══ DATA TO PROCESS ══

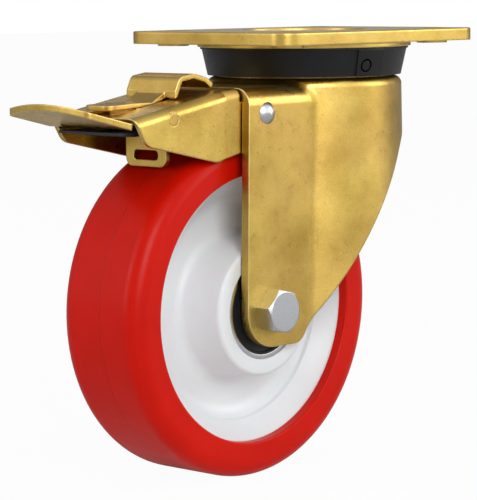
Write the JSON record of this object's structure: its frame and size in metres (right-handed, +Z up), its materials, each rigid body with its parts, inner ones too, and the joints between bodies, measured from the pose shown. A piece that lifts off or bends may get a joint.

═══
══ DATA TO PROCESS ══

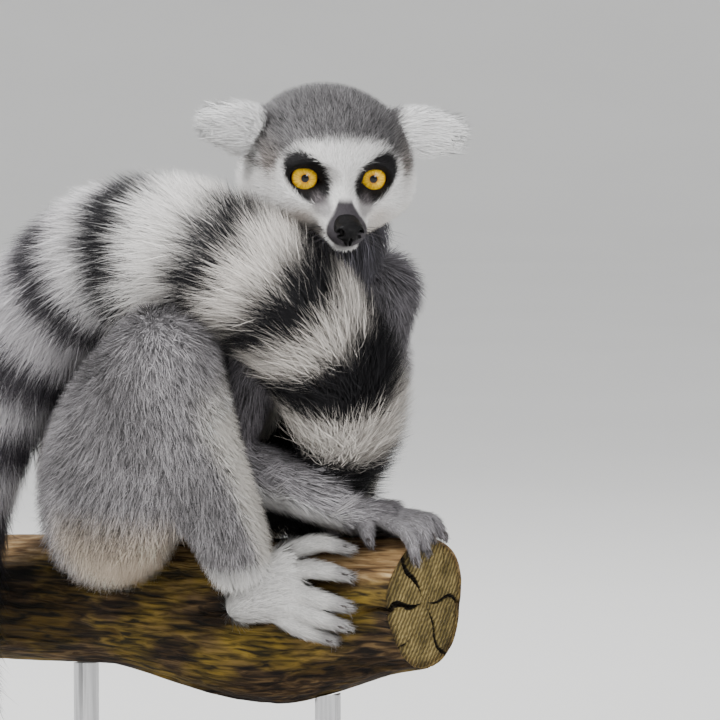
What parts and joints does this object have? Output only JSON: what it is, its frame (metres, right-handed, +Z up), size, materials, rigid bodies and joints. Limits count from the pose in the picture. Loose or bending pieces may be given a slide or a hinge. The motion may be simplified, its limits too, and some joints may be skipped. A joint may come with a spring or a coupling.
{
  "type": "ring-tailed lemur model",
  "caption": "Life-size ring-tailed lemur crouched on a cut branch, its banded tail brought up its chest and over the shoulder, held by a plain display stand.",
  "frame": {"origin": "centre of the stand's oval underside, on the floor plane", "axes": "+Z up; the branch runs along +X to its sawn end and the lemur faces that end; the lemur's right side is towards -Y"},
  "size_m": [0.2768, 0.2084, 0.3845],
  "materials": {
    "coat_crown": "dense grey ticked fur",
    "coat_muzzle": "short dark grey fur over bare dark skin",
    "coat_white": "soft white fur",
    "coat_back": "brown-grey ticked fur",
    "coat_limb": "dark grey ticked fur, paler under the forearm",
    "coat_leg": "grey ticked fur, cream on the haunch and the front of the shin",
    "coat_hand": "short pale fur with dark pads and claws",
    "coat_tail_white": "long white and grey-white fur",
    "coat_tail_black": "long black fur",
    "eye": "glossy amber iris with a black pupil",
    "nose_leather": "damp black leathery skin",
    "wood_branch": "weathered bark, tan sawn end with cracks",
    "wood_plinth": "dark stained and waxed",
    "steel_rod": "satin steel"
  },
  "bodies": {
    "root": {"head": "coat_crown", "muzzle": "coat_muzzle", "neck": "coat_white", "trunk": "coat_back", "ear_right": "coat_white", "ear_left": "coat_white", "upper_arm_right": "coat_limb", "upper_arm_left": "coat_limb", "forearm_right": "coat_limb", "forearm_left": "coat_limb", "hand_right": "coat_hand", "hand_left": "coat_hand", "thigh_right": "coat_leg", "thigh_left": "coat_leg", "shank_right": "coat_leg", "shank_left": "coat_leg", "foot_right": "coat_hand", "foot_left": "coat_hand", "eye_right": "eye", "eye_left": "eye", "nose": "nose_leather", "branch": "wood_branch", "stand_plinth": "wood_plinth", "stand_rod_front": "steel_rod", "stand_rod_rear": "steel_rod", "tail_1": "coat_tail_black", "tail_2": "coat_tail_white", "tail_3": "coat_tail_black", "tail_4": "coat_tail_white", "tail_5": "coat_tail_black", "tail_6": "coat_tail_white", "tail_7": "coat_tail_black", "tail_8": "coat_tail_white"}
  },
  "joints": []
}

═══

Find all lines with "handed" in them and copy each one.

Write the JSON record of this object's structure: its frame and size in metres (right-handed, +Z up), its materials, each rigid body with its parts, inner ones too, and the joints between bodies, measured from the pose shown. A piece that lifts off or bends may get a joint.
What parts and joints does this object have? Output only JSON: what it is, its frame (metres, right-handed, +Z up), size, materials, rigid bodies and joints. Limits count from the pose in the picture. Loose or bending pieces may be given a slide or a hinge. The motion may be simplified, its limits too, and some joints may be skipped. A joint may come with a spring or a coupling.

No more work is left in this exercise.